Cronache

I sindaci del Belìce: "Lo Stato qui ha fallito"

Cinquant'anni fa il sisma che ha devastato il Belìce: alle commemorazioni, svolte a Partanna, presente il presidente Mattarella. Non sono mancate contestazioni e proteste

I sindaci del Belìce: "Lo Stato qui ha fallito"

Il Belìce e tutta la Sicilia ricordano i 50 anni dal terremoto che, nella notte tra il 14 ed 15 gennaio 1968, ha devastato una vasta porzione delle province di Trapani, Agrigento e Palermo. Luoghi interni, lontani dalle grandi strade battute nei secoli dalle tante civiltà che hanno dominato l'isola, pieni e ricchi di quel fascino della profonda provincia siciliana che, specie dopo quella devastante scossa, non hanno mancato di affascinare chi negli ultimi anni ha voluto visitare le pietre cadute simbolo di quella lunga nottata.

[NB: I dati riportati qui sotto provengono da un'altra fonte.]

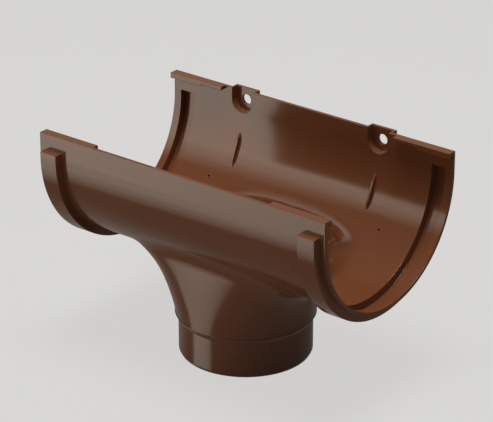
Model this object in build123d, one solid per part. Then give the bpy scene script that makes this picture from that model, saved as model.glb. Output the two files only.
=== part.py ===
from build123d import *
import os
from math import cos, pi, radians, sin, sqrt

# Gutter outlet: one injection moulding in PVC. A half-round run takes a gutter end on each side,
# and a funnel under its middle narrows to the round spigot that enters the downpipe.
# +Z is up, X runs along the gutter and Y across it, with the wall of the building at +Y.
# The origin is the middle of the spigot's foot, on which the outlet stands. Millimetres.

# The run
run_length = 205.5
bore_radius = 60.5  # half-round inside that clears the gutter
wall = 2.0
side_height = 13.3  # straight sides above the half round

# Spigot and funnel
spigot_radius = 40.0  # outside, fits a downpipe
spigot_height = 22.0
lead_in = 0.8  # chamfer at the foot, across
lead_in_height = 1.6
shoulder_step = 1.8  # the funnel's foot stands out past the spigot by this
shoulder_height = 3.4
shoulder_edge = 0.35  # fine ledge round the funnel's foot
funnel_height = 31.4  # from its foot up to the run's underside
mouth_overhang_length = 13.7  # the funnel at the run's underside stands out past its foot
mouth_overhang_width = 0.8
mouth_exponent = 2.6  # power of the funnel's outline there, where 2 is an ellipse
flare_radius = 45.0  # concave flare of both funnel ends
funnel_blend = 22.0  # soft fillet between funnel and run, outside
funnel_levels = (0, 0.33, 0.67, 1, 1.33)  # heights of its outlines, 1 at the run's underside
funnel_top_share = 0.47728  # its highest outline lies this share of the run's radius up the half round
outline_points = 16  # round one outline

# Seal seats: a raised bead outside with a groove behind it, at each end
seal_centre_inset = 9.8  # from the run's end
groove_width = 9.6  # at the mouth
groove_depth = 4.6
groove_top_drop = 11.3  # from the rim down to the groove's top
bead_wall = 1.5  # stock beside the groove
seal_draft = 0.1  # side slope of groove and bead, across per depth

# Lips that hold the gutter's edges, one at each end of both sides
lip_length = 39.4
lip_reach = 3.8  # past the inside wall
lip_thickness = 2.1
hook_length = 24.2
hook_drop = 3.4  # from the rim to the hook's lower edge
hook_thickness = 1.2

# Screw ears at the back
ear_offset = 50.3  # from the middle
ear_pocket_radius = 7.5
ear_wall = 1.2
ear_plate = 1.8  # its back lies in one plane with the beads' backs
ear_centre_drop = 7.4  # from the rim to the centre of the pocket's round end
screw_hole_radius = 3.3

# Stops inside both walls that the gutter ends slide up to, and a dimple beyond each
stop_offset = 50.3  # from the middle
stop_low, stop_high = 56.2, 76.7  # degrees up the half round
stop_slope = 4.0  # degrees of each sloping end
stop_height = 1.9
stop_thickness = 1.2
dimple_offset = 63.4
dimple_angle = 47.3
dimple_radius = 0.75
dimple_depth = 1.0

# Values that follow
run_radius = bore_radius + wall
half_run = run_length / 2
overcut = 5.0  # cutting tools pass the faces they open by this
funnel_foot_radius = spigot_radius + shoulder_step
funnel_foot_z = spigot_height + shoulder_height
run_bottom_z = funnel_foot_z + funnel_height
run_axis_z = run_bottom_z + run_radius
rim_z = run_axis_z + side_height
flare_end = funnel_levels[-1]  # above this level the funnel's ends stand upright
funnel_top = 1 + funnel_top_share * run_radius / funnel_height
mouth_half_length = funnel_foot_radius + mouth_overhang_length
ear_z = rim_z - ear_centre_drop
bead_radius = run_radius + groove_depth
ear_floor_y = bead_radius - ear_plate


def half_round(radius, length, top_z):
    """The run's D-shaped section, filled, along X."""
    outline = Line((-radius, top_z), (-radius, run_axis_z))
    outline += ThreePointArc((-radius, run_axis_z), (0, run_axis_z - radius), (radius, run_axis_z))
    outline += Line((radius, run_axis_z), (radius, top_z))
    outline += Line((radius, top_z), (-radius, top_z))
    return extrude(Plane.YZ * make_face(outline), length / 2, both=True)


def flare_half_length(z):
    """Half length of the funnel at height z: a concave arc from its foot out to the run's underside."""
    chord = sqrt(funnel_height**2 + mouth_overhang_length**2)
    reach = sqrt(flare_radius**2 - chord**2 / 4)
    centre_x = (funnel_foot_radius + mouth_half_length) / 2 + reach * funnel_height / chord
    centre_z = (funnel_foot_z + run_bottom_z) / 2 - reach * mouth_overhang_length / chord
    return centre_x - sqrt(flare_radius**2 - (z - centre_z) ** 2)


def oval(half_length, half_width, power):
    """A smooth closed face between an ellipse and a rectangle."""
    points = []
    for step in range(outline_points):
        turn = 2 * pi * step / outline_points
        length_part = abs(cos(turn) / half_length) ** power
        width_part = abs(sin(turn) / half_width) ** power
        radius = (length_part + width_part) ** (-1 / power)
        points.append((radius * cos(turn), radius * sin(turn)))
    return make_face(Spline(*points, periodic=True))


def funnel(inset):
    """The funnel, filled: ovals that shrink to a circle at its foot, all set in by inset."""
    sections = []
    for level in (*funnel_levels, funnel_top):
        z = funnel_foot_z + level * funnel_height
        flare_z = funnel_foot_z + min(level, flare_end) * funnel_height
        half_length = flare_half_length(flare_z) - inset
        half_width = funnel_foot_radius + level * mouth_overhang_width - inset
        power = 2 + min(level, flare_end) * (mouth_exponent - 2)
        sections.append(Pos(0, 0, z) * oval(half_length, half_width, power))
    return loft(sections)


def on_half_round(edge, radius):
    """Whether the edge lies on the run's half round of this radius, away from its ends."""
    middle = edge @ 0.5
    off = sqrt(middle.Y**2 + (middle.Z - run_axis_z) ** 2) - radius
    low = middle.Z < run_axis_z - radius / 4
    return abs(off) < wall / 4 and low and abs(middle.X) < half_run - seal_centre_inset


def run_and_funnel(inset, length, top_z):
    """Run and funnel blended together, filled, with every face set in by inset."""
    radius = run_radius - inset
    body = half_round(radius, length, top_z) + funnel(inset)
    crease = [edge for edge in body.edges() if on_half_round(edge, radius)]
    return fillet(crease, funnel_blend + inset)


def turned(points):
    """A solid of revolution about the spigot's axis from (radius, height) points."""
    return revolve(Plane.XZ * make_face(Polyline(*points, close=True)), Axis.Z)


def spigot_outside():
    return turned([
        (0, 0),
        (spigot_radius - lead_in, 0),
        (spigot_radius, lead_in_height),
        (spigot_radius, spigot_height),
        (funnel_foot_radius + shoulder_edge, funnel_foot_z),
        (0, funnel_foot_z),
    ])


def spigot_bore():
    return turned([
        (0, -overcut),
        (spigot_radius - wall, -overcut),
        (spigot_radius - wall, spigot_height),
        (funnel_foot_radius - wall - shoulder_edge, funnel_foot_z),
        (0, funnel_foot_z),
    ])


def u_ring(inner_radius, outer_radius, inner_half, outer_half, top_z):
    """A ring round the run's U with sloping sides, its section given by two radii and half widths."""
    section = make_face(Polyline(
        (-inner_half, inner_radius),
        (inner_half, inner_radius),
        (outer_half, outer_radius),
        (-outer_half, outer_radius),
        close=True,
    ))
    level = Plane((0, 0, run_axis_z), x_dir=(1, 0, 0), z_dir=(0, 0, 1)) * section
    round_part = revolve(level, Axis((0, 0, run_axis_z), (1, 0, 0)), 180)
    if round_part.center().Z > run_axis_z:
        round_part = revolve(level, Axis((0, 0, run_axis_z), (-1, 0, 0)), 180)
    side = extrude(level, top_z - run_axis_z, dir=(0, 0, 1))
    return round_part + side + mirror(side, Plane.XZ)


def seal_bead():
    half = groove_width / 2 + bead_wall
    slope = seal_draft * groove_depth
    top_z = rim_z - groove_top_drop + bead_wall
    return u_ring(bore_radius + wall / 2, bead_radius, half, half - slope, top_z)


def seal_groove():
    half = groove_width / 2
    slope = seal_draft * groove_depth
    top_z = rim_z - groove_top_drop
    return u_ring(bore_radius - wall / 2, bore_radius + groove_depth, half, half - slope, top_z)


def lip():
    """A flange at the rim, in from the run's end, with a hook along its outer stretch."""
    inner_y = bore_radius - lip_reach
    flange = Box(lip_length, run_radius - inner_y, lip_thickness, align=(Align.MAX, Align.MIN, Align.MAX))
    hook = Box(hook_length, hook_thickness, hook_drop, align=(Align.MAX, Align.MIN, Align.MAX))
    nose = hook.edges().filter_by(Axis.Y).group_by(Axis.Z)[0].sort_by(Axis.X)[0]
    hook = fillet(nose, hook_drop - lip_thickness)
    return Pos(half_run, inner_y, rim_z) * (flange + hook)


def u_tongue(radius, depth, top_z):
    """A tongue with a round lower end, upright, its back face at y 0 and its body toward -Y."""
    outline = Line((-radius, top_z), (-radius, ear_z))
    outline += ThreePointArc((-radius, ear_z), (0, ear_z - radius), (radius, ear_z))
    outline += Line((radius, ear_z), (radius, top_z)) + Line((radius, top_z), (-radius, top_z))
    return extrude(Plane.XZ * make_face(outline), depth)


def ear_boss():
    depth = bead_radius - bore_radius - wall / 2
    return Pos(0, bead_radius, 0) * u_tongue(ear_pocket_radius + ear_wall, depth, rim_z)


def ear_pocket():
    depth = ear_floor_y - bore_radius + lip_reach
    pocket = Pos(0, ear_floor_y, 0) * u_tongue(ear_pocket_radius, depth, rim_z + overcut)
    hole = Pos(0, ear_floor_y, ear_z) * Rot(90, 0, 0) * Cylinder(screw_hole_radius, 4 * ear_plate)
    return pocket + hole


def on_wall(angle, radius):
    """The place (y, z) at an angle up the half round on the +Y side."""
    return radius * sin(radians(angle)), run_axis_z - radius * cos(radians(angle))


def stop():
    """A thin fin across the run's wall with sloping ends and a straight inner edge."""
    root = bore_radius + wall / 2
    profile = Polyline(
        on_wall(stop_low, root),
        on_wall(stop_low, bore_radius),
        on_wall(stop_low + stop_slope, bore_radius - stop_height),
        on_wall(stop_high - stop_slope, bore_radius - stop_height),
        on_wall(stop_high, bore_radius),
        on_wall(stop_high, root),
        on_wall((stop_low + stop_high) / 2, root),
        close=True,
    )
    return extrude(Plane.YZ * make_face(profile), stop_thickness / 2, both=True)


def dimple():
    place = on_wall(dimple_angle, bore_radius)
    outward = (0, sin(radians(dimple_angle)), -cos(radians(dimple_angle)))
    return extrude(Plane((0, *place), z_dir=outward) * Circle(dimple_radius), dimple_depth, both=True)


def in_corner(piece, end, side):
    """A piece made for the corner at +X and +Y, mirrored to another one."""
    if end < 0:
        piece = mirror(piece, Plane.YZ)
    if side < 0:
        piece = mirror(piece, Plane.XZ)
    return piece


def gutter_outlet():
    outside = run_and_funnel(0, run_length, rim_z) + spigot_outside()
    cavity = run_and_funnel(wall, run_length + 2 * overcut, rim_z + overcut) + spigot_bore()
    corners = [(end, side) for end in (-1, 1) for side in (-1, 1)]
    for end in (-1, 1):
        outside += Pos(end * (half_run - seal_centre_inset), 0, 0) * seal_bead()
        cavity += Pos(end * (half_run - seal_centre_inset), 0, 0) * seal_groove()
        outside += Pos(end * ear_offset, 0, 0) * ear_boss()
        cavity += Pos(end * ear_offset, 0, 0) * ear_pocket()
    for corner in corners:
        cavity += in_corner(Pos(dimple_offset, 0, 0) * dimple(), *corner)
    body = outside - cavity
    for corner in corners:
        body += in_corner(lip(), *corner)
        body += in_corner(Pos(stop_offset, 0, 0) * stop(), *corner)
    return body


os.makedirs("parts", exist_ok=True)
outlet = gutter_outlet()
outlet.label = "gutter_outlet"
export_step(outlet, "parts/gutter_outlet.step")
print("gutter_outlet", outlet.is_valid, round(outlet.volume), len(outlet.solids()))
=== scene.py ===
# %% [markdown]
# # A gutter outlet in brown plastic
# The outlet is one injection moulding. A half-round run takes a gutter end on each side, and a
# funnel under its middle leads the water into a downpipe. It could be modelled here from a tube
# and a loft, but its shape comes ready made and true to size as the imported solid. So the work
# here is the finish, the light and the camera.
# Loading comes first, because everything else is placed by the solid's own numbers.

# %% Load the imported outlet
import math

import bpy
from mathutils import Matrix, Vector

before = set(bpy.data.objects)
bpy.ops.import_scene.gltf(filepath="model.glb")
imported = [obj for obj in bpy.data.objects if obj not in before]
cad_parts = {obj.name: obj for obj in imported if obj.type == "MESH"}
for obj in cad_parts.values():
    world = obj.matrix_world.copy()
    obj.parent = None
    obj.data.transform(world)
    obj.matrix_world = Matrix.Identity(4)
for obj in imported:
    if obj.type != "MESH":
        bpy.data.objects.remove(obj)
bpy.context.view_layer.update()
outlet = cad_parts["gutter_outlet"]

# %% [markdown]
# ## Writing a finish as sums
# A finish is a network of shader nodes, and many of its nodes only add or multiply. Wiring each
# by hand hides what the network means. One small class wraps a node's output, so that a sum in
# Python adds the Math node that works it out.

# %% A wire that can be added and multiplied
class Wire:
    """One output of a node, in a material's network."""

    def __init__(self, tree, socket):
        self.tree, self.socket = tree, socket

    def node(self, kind, settings=None, output=None, **inputs):
        """Adds a node, makes its settings, feeds its inputs and gives one of its outputs.

        An input goes by its name, or by its number as i0 or i1 where names repeat. The output
        goes by its name, and is the first one in use where none is given.
        """
        made = self.tree.nodes.new(kind)
        for name, value in (settings or {}).items():
            setattr(made, name, value)
        for name, value in inputs.items():
            key = int(name[1:]) if name[1:].isdigit() else name.replace("_", " ")
            if isinstance(value, Wire):
                self.tree.links.new(value.socket, made.inputs[key])
            else:
                made.inputs[key].default_value = value
        first_in_use = next(out for out in made.outputs if out.enabled)
        return Wire(self.tree, made.outputs[output] if output else first_in_use)

    def math(self, operation, first, second):
        return self.node("ShaderNodeMath", {"operation": operation}, i0=first, i1=second)

    def __add__(self, other):
        return self.math("ADD", self, other)

    def __radd__(self, other):
        return self.math("ADD", other, self)

    def __mul__(self, other):
        return self.math("MULTIPLY", self, other)

    def __rmul__(self, other):
        return self.math("MULTIPLY", other, self)


def finish(name):
    """A new material, its Principled shader and a wire with the place on the object."""
    material = bpy.data.materials.new(name)
    material.use_nodes = True
    shader = material.node_tree.nodes["Principled BSDF"]
    shade = Wire(material.node_tree, shader.outputs["BSDF"])
    return material, shader, shade.node("ShaderNodeTexCoord", output="Object")


def feed(node, name, wire):
    """Links a wire to a node's named input."""
    node.id_data.links.new(wire.socket, node.inputs[name])


# %% [markdown]
# ## Brown PVC, as it leaves the mould
# The real moulding is coloured right through. The steel of the mould was polished, so the skin
# mirrors the studio with soft edges, and it ripples a little where the plastic flowed and shrank.
# A flat colour with one roughness could stand for it, but it would look like a drawing. So the
# colour drifts a few percent over some centimetres, the roughness changes from place to place,
# and two sizes of bump break the mirror images up: long low waves, and a grain far finer than a
# millimetre. No moulded edge is razor sharp either, so the shading rounds the edges a little.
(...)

Il terremoto, ormai mezzo secolo fa, ha colpito nel cuore della notte, in una dinamica terribilmente vicina a quella degli ultimi grandi tremori del centro Italia: in pochi secondi, Gibellina, Montevago, Salaparuta, Poggioreale e tante altre comunità del Belìce, sono state rase al suolo ed a morire sono stati almeno 300 cittadini sorpresi nella notte.

“Oggi c’è il sole, 50 anni oggi pioveva e siamo rimasti nel fango”, commenta un anziano contadino all’ingresso di Partanna, comune colpito mezzo secolo fa e che, in questa domenica, ha accolto la visita del presidente Mattarella (Guarda il video).

Le cicatrici del sisma, nel territorio e nell'animo della sua gente, sono ancora ben presenti e lo si comprende dal clima che si respira tra le vie di Partanna durante le celebrazioni: non solo applausi e tricolori davanti l'istituto "Dante Alighieri", che ospita il presidente, ma anche alcuni fischi e striscioni polemici. C’è chi protesta contro le demolizioni della propria casa, come i membri del comitato "Sabbie d’Oro" di Triscina, c’è chi invece grida la propria ira contro i licenziamenti ed il precariato nel lavoro: sono questi certamente staccati dalle ragioni del terremoto e dei terremotati, ma che ben testimoniano le ferite ancora aperte in questo angolo di Sicilia e del senso di abbandono che, spesso, scuote l’animo di questa valle.

Nell’auditorium il presidente Mattarella ricorda le recenti vittime di Amatrice e delle Marche, così come la circostanza che vede il terremoto del Belice come prima scossa devastante del dopoguerra: alle sue spalle, scorrono i video e le immagini di quel gennaio 1968, tra gente che scava e soccorritori costretti a lavorare nel fango. Durante la cerimonia, al Dante Alighieri sul palco salgono anche alcuni testimoni dell'epoca, vengono ricordati i Vigili del Fuoco ed i Carabinieri morti in quei giorni, tocca invece a Musumeci ricordare i ritardi nella costruzione e le incompiute che, ancora oggi, non consentono di considerare conclusi i lavori avviati mezzo secolo fa.

A farsi portavoce dell'insofferenza del territorio, è stato il Sindaco di Partanna Nicola Catania: "Abbiamo richiesto fortemente la sua presenza - afferma il primo cittadino rivolgendosi a Mattarella - Oggi è un giorno di memoria e dolore, ma anche di speranza". Il primo cittadino, a nome degli altri sindaci della valle, ha chiesto maggiore attenzione da parte di uno Stato che, secondo chi amministra questo territorio, ha spesso considerato di Serie B i terremotati del Belice e, al momento, nulla sembra fare nel concreto per bloccare la fuga di giovani ed imprenditori. Il Belìce, tra speranze e scandali, tra malinconia e voglia di rialzarsi, ricorda il "suo" terremoto non diverso dagli altri che hanno colpito l'Italia ma, al tempo stesso, peculiare in alcuni dei suoi aspetti per la sua incidenza sul futuro di queste terre.

Le due piccole scosse, registrate la scorsa notte a poche ore dall'inizio delle celebrazioni, sembrano proprio voler ricordare a tutti che, da queste parti, il terremoto non ha ancora finito di far riecheggiare i suoi tanti e contraddittori effetti.